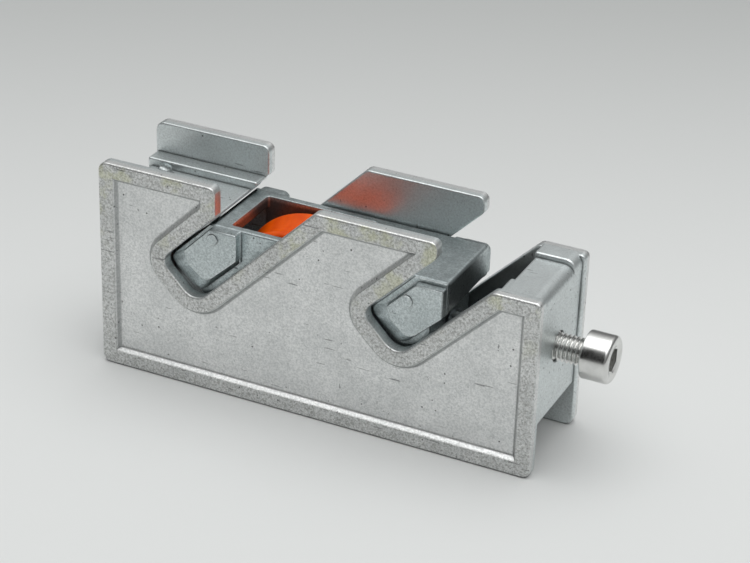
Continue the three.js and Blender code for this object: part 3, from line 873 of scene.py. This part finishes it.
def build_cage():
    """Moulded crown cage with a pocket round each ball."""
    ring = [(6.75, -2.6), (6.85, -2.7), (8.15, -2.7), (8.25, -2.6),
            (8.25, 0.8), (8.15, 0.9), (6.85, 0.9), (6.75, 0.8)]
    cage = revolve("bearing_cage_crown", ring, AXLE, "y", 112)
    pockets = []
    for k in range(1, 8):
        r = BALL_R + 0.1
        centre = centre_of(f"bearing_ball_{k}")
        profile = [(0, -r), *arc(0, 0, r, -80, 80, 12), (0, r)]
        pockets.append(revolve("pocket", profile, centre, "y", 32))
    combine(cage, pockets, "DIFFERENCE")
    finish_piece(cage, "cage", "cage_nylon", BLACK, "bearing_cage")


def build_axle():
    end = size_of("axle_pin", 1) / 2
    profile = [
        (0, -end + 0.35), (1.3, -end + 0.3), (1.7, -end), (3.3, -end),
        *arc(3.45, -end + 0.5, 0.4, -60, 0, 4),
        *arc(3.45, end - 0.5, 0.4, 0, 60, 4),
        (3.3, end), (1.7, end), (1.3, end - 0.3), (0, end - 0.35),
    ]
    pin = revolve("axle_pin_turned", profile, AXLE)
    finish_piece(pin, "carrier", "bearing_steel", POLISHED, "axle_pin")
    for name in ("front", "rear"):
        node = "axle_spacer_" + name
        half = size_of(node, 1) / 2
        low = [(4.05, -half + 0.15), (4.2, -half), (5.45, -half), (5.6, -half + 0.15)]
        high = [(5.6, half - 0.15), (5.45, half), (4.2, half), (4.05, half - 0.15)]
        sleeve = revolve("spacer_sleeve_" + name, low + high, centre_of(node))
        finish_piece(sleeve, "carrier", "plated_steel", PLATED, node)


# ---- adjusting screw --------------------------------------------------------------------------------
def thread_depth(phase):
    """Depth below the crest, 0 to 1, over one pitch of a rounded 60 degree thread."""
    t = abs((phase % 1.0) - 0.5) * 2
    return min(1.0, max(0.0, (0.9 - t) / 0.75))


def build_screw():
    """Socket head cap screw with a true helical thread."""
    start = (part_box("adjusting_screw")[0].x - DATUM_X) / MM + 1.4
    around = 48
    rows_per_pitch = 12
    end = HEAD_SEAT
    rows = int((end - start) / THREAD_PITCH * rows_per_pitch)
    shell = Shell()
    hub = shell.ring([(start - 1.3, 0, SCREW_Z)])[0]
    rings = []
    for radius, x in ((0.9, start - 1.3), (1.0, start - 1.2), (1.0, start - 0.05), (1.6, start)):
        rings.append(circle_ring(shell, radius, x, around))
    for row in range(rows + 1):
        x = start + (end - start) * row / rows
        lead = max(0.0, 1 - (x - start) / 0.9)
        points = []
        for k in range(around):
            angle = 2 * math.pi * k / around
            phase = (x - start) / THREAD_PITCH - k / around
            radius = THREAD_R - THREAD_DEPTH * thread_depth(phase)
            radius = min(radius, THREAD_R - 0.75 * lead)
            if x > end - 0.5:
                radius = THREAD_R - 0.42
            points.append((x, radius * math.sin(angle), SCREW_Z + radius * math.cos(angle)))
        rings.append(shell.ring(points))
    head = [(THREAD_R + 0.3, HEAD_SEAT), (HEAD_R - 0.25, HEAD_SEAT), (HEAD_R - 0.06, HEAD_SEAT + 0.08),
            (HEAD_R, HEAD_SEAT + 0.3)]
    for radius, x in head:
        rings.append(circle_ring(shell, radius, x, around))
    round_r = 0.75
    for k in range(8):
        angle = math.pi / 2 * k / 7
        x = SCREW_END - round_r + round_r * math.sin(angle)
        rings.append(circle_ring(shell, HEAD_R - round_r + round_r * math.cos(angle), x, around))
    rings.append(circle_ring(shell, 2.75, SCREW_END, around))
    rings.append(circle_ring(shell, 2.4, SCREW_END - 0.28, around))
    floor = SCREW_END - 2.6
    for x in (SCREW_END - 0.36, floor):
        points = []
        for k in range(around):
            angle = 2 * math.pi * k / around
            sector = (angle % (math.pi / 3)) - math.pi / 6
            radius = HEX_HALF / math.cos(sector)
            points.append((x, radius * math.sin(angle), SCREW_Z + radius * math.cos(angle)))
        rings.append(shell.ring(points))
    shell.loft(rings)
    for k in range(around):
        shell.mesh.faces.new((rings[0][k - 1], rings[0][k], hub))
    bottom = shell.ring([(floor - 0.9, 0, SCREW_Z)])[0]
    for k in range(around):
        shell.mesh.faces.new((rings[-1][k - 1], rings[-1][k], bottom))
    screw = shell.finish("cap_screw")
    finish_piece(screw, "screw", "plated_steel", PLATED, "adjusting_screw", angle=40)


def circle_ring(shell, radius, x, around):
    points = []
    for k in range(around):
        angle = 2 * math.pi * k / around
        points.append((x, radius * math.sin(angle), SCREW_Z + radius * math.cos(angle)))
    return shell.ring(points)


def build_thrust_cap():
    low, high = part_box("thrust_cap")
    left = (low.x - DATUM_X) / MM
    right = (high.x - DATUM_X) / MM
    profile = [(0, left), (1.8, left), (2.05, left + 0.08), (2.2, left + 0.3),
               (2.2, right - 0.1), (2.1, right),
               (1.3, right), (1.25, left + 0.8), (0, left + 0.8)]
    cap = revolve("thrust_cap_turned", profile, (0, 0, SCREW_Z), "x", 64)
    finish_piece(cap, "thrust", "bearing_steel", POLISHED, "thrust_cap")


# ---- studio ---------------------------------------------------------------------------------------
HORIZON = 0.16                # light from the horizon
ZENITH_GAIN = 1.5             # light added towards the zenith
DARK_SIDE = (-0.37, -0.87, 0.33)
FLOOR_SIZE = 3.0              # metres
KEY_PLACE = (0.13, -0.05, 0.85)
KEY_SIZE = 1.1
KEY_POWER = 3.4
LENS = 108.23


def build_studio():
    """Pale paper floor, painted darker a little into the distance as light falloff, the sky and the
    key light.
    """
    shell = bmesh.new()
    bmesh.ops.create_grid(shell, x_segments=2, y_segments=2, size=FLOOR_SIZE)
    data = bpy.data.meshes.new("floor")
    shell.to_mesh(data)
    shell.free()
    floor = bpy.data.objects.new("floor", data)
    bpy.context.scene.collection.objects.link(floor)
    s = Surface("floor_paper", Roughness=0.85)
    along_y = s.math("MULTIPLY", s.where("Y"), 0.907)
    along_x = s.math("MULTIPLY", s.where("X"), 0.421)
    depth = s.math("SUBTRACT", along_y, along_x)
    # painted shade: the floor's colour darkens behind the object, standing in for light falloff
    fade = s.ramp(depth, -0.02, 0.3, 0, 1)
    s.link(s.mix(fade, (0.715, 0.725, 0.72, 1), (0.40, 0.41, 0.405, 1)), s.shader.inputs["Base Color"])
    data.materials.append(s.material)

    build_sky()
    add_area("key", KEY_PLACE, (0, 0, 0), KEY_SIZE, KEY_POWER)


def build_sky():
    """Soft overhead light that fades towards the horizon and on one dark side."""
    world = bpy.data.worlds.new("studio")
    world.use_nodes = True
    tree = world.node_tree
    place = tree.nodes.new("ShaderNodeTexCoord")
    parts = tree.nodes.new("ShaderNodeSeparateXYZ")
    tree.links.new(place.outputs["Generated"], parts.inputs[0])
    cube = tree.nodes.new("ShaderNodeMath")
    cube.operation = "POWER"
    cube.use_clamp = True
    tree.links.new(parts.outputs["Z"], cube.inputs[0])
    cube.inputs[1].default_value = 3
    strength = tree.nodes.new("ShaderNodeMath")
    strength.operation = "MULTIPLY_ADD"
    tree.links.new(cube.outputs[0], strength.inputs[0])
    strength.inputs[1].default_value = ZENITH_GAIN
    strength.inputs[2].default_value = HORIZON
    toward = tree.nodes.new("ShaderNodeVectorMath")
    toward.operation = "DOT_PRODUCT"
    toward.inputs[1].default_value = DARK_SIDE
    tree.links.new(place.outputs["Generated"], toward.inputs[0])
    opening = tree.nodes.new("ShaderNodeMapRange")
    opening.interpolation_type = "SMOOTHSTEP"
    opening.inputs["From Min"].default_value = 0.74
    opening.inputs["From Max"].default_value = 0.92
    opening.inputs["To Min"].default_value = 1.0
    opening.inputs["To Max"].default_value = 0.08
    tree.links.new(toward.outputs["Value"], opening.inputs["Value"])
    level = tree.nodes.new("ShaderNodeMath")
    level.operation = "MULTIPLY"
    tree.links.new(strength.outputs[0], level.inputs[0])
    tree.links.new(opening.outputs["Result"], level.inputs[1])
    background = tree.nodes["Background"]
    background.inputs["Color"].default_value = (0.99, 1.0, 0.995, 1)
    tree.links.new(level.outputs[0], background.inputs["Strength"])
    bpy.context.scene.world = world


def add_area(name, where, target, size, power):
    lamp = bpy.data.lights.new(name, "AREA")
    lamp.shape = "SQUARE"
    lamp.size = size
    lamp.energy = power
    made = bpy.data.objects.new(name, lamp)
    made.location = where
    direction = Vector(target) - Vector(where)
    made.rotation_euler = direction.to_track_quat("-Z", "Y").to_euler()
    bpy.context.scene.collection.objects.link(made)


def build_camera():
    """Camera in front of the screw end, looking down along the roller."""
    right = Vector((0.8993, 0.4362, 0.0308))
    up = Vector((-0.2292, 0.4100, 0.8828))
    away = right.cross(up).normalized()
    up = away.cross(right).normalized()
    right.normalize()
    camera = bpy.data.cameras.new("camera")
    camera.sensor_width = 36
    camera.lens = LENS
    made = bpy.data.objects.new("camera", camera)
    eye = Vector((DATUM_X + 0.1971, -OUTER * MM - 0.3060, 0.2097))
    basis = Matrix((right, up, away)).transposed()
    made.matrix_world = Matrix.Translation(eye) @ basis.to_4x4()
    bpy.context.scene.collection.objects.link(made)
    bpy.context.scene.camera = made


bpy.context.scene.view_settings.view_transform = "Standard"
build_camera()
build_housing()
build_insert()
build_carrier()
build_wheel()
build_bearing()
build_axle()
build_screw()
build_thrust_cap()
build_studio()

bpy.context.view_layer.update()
────────────────────
**TASK BRIEF**
In the listing, find each line with the string "scene" and copy it.

**EXERCISE SOLUTION**
Continue the three.js and Blender code for this object: part 3, from line 873 of scene.py. This part finishes it.
    bpy.context.scene.collection.objects.link(floor)
    bpy.context.scene.world = world
    bpy.context.scene.collection.objects.link(made)
    bpy.context.scene.collection.objects.link(made)
    bpy.context.scene.camera = made
bpy.context.scene.view_settings.view_transform = "Standard"